Emit the exact text of every line from the line with "tip_face = [for" to the line with "imported = [obj", both ends included. No other output is expected.

** Start INFORMATION SHOWN **

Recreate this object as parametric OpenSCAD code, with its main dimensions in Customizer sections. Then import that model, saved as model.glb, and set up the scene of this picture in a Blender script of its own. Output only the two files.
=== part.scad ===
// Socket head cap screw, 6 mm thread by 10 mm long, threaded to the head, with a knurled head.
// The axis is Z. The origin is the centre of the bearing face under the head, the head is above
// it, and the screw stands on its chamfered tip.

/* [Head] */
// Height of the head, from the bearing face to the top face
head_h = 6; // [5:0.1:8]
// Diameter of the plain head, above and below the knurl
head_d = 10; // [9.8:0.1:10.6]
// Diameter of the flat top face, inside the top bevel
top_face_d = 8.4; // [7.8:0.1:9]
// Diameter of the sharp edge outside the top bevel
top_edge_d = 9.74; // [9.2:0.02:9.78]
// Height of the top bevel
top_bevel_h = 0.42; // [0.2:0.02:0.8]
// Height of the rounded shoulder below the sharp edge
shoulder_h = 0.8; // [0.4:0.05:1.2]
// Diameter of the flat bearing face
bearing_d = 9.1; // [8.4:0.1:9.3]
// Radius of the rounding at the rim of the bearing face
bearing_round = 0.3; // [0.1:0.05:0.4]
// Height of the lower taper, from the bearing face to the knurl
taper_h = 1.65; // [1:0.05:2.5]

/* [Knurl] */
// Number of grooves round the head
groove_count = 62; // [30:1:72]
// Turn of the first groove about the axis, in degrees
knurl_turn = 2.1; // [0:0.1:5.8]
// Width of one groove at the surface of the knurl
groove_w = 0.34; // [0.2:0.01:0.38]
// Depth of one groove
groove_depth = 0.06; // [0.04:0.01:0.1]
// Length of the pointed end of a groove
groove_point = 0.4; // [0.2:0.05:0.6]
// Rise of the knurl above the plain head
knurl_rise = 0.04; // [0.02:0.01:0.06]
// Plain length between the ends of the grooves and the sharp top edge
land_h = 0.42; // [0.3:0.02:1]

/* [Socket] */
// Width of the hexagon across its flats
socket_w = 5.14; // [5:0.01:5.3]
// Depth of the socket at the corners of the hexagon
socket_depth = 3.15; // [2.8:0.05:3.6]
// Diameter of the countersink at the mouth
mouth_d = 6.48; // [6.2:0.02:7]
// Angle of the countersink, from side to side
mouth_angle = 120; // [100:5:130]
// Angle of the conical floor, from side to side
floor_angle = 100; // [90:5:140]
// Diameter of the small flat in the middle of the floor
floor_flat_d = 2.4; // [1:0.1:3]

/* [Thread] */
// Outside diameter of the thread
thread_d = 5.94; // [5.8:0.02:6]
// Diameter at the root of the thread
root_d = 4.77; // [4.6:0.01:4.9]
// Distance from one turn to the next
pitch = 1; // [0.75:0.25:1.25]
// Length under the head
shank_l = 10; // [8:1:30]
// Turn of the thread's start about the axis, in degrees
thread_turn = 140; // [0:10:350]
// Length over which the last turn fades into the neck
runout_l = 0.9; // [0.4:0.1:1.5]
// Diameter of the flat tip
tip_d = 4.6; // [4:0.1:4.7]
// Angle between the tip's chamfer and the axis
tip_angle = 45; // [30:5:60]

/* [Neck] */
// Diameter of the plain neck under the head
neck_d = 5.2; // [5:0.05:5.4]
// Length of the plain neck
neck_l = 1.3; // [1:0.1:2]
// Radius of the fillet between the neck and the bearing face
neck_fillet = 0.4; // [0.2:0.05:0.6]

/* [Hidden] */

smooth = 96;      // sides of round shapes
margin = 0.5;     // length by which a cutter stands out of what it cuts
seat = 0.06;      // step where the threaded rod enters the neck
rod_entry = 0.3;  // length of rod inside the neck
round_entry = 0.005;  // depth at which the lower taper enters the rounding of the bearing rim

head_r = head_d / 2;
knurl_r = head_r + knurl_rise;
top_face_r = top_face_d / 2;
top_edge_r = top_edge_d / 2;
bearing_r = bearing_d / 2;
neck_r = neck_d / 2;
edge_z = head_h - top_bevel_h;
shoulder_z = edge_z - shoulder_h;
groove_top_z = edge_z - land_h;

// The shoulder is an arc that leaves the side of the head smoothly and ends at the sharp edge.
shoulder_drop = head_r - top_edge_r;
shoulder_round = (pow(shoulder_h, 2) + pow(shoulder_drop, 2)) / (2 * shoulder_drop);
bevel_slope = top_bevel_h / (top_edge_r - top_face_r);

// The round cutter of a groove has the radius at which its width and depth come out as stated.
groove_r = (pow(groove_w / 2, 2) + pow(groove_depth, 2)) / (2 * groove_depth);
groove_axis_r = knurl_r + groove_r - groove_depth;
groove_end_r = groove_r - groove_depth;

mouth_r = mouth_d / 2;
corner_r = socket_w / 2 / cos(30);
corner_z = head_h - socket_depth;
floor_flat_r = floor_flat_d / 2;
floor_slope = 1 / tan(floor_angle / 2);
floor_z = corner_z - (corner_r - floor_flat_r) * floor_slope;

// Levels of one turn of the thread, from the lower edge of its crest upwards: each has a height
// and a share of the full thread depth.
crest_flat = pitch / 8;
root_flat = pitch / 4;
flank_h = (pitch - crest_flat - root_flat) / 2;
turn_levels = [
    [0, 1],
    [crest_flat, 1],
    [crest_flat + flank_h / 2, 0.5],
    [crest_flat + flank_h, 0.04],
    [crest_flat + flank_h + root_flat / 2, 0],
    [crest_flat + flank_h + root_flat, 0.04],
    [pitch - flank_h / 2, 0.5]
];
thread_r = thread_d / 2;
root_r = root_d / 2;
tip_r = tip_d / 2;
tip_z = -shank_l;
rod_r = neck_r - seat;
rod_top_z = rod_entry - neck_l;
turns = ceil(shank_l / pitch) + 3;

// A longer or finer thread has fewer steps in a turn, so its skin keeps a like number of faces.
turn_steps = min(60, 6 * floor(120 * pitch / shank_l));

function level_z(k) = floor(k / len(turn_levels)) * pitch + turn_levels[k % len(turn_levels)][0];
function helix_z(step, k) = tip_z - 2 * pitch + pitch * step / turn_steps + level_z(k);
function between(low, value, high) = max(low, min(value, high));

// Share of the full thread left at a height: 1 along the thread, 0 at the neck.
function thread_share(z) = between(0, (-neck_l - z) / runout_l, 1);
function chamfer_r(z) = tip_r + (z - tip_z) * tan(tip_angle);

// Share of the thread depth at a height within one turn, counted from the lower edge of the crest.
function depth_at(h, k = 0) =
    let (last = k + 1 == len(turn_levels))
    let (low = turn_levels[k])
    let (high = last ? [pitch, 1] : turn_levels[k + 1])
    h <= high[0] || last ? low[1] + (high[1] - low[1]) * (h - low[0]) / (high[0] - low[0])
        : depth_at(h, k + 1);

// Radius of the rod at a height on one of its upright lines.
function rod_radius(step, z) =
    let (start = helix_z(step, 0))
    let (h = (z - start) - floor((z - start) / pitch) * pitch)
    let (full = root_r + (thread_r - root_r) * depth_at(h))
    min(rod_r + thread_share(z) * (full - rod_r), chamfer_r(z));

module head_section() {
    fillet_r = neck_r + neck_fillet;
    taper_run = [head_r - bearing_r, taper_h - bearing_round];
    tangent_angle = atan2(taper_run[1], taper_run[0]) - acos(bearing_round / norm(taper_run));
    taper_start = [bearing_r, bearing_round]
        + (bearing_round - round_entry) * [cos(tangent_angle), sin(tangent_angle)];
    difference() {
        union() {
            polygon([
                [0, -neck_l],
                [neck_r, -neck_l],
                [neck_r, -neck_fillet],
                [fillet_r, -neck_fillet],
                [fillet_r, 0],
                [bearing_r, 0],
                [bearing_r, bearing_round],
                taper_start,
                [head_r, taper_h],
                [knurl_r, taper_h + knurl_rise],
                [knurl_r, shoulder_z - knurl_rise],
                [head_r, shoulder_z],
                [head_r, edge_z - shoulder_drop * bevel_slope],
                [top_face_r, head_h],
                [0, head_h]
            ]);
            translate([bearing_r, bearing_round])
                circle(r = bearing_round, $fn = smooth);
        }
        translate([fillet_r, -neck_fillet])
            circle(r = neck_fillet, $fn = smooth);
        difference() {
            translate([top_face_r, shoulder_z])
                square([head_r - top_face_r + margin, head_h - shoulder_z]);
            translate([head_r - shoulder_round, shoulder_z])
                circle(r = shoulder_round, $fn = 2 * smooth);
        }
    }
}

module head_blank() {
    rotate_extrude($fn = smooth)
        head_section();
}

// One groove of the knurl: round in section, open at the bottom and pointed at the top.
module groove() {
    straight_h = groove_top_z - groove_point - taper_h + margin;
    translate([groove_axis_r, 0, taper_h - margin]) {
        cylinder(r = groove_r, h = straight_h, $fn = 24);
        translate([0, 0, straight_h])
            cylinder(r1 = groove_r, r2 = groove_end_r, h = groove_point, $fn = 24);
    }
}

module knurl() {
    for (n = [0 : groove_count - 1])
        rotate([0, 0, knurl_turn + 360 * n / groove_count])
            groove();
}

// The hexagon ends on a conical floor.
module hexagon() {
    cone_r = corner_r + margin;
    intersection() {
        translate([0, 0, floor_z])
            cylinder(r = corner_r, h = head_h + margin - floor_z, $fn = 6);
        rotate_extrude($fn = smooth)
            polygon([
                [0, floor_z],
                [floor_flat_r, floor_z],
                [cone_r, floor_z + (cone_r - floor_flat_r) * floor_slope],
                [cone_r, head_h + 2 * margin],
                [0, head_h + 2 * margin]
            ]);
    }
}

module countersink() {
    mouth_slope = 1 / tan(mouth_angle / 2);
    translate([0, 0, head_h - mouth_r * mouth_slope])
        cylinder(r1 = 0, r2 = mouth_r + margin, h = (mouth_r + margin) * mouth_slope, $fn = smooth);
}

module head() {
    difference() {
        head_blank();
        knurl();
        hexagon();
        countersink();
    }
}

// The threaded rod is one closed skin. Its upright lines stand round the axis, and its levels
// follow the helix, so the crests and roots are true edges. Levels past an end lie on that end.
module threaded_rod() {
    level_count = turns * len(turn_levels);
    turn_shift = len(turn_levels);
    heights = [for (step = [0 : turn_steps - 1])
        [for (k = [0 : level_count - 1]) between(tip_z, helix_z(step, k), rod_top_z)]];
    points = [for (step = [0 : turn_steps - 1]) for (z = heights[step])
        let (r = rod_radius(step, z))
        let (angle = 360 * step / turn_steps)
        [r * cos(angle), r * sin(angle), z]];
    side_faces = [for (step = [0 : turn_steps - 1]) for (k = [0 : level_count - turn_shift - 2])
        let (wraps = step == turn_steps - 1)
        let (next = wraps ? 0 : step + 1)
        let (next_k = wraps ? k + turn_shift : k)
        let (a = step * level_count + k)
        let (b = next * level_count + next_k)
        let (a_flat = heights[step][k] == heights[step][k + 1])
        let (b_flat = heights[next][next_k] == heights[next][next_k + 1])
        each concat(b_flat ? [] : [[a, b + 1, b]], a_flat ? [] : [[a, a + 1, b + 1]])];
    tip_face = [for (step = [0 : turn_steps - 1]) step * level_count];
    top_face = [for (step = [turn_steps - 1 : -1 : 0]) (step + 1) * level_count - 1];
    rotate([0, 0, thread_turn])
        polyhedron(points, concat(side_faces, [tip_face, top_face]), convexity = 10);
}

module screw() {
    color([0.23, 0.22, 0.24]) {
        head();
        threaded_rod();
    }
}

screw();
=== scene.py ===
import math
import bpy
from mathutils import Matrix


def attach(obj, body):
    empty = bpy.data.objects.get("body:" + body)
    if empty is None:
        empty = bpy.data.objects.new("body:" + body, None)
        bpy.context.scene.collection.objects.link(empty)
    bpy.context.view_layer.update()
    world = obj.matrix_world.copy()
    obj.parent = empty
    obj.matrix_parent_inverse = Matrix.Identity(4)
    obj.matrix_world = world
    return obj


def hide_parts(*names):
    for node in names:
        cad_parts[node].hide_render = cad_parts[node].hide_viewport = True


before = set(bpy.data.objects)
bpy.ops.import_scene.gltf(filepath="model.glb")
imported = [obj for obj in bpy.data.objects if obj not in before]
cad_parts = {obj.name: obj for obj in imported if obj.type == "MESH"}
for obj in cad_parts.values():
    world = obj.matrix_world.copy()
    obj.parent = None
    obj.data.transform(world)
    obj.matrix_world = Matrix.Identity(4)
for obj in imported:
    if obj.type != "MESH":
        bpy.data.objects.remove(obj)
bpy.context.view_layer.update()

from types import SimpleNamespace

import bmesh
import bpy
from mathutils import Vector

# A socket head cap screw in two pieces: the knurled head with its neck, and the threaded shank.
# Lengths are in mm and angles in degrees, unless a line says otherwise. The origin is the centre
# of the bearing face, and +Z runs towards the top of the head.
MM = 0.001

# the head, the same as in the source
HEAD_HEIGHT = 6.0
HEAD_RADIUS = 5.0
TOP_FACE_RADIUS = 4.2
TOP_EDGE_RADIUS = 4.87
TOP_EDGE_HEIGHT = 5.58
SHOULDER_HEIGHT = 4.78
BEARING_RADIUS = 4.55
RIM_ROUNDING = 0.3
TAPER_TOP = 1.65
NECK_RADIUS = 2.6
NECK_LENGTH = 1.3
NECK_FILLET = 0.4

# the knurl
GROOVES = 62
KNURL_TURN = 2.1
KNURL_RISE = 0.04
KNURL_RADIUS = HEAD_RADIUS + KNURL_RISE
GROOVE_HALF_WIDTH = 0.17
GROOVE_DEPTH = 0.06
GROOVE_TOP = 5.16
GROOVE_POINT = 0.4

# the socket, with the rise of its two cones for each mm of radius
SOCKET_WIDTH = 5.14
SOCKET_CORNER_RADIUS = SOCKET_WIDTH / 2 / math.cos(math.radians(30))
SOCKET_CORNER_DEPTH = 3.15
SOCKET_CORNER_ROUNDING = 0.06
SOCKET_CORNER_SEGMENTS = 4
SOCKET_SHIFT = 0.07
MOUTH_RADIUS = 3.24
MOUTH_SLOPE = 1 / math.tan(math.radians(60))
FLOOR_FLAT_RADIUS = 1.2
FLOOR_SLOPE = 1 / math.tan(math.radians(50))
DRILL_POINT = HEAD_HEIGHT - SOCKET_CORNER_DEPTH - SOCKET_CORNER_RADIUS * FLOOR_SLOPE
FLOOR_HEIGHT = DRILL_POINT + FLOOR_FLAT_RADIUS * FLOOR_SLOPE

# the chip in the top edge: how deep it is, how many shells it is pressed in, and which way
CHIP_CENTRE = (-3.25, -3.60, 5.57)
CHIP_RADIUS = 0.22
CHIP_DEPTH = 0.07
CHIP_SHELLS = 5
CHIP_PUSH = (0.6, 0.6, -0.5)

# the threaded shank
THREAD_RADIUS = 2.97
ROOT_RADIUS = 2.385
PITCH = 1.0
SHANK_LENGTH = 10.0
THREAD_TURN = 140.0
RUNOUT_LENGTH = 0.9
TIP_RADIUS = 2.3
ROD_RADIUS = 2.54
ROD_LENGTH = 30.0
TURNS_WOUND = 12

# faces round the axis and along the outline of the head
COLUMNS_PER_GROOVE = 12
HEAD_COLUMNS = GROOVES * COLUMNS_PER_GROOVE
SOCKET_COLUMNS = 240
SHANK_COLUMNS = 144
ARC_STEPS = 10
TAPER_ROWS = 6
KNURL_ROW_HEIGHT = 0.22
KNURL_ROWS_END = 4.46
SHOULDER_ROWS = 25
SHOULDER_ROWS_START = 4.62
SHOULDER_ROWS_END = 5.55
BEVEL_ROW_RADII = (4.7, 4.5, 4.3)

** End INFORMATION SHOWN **

### RESPONSE FOR THIS EXERCISE
    tip_face = [for (step = [0 : turn_steps - 1]) step * level_count];
    top_face = [for (step = [turn_steps - 1 : -1 : 0]) (step + 1) * level_count - 1];
    rotate([0, 0, thread_turn])
        polyhedron(points, concat(side_faces, [tip_face, top_face]), convexity = 10);
}

module screw() {
    color([0.23, 0.22, 0.24]) {
        head();
        threaded_rod();
    }
}

screw();
=== scene.py ===
import math
import bpy
from mathutils import Matrix


def attach(obj, body):
    empty = bpy.data.objects.get("body:" + body)
    if empty is None:
        empty = bpy.data.objects.new("body:" + body, None)
        bpy.context.scene.collection.objects.link(empty)
    bpy.context.view_layer.update()
    world = obj.matrix_world.copy()
    obj.parent = empty
    obj.matrix_parent_inverse = Matrix.Identity(4)
    obj.matrix_world = world
    return obj


def hide_parts(*names):
    for node in names:
        cad_parts[node].hide_render = cad_parts[node].hide_viewport = True


before = set(bpy.data.objects)
bpy.ops.import_scene.gltf(filepath="model.glb")
imported = [obj for obj in bpy.data.objects if obj not in before]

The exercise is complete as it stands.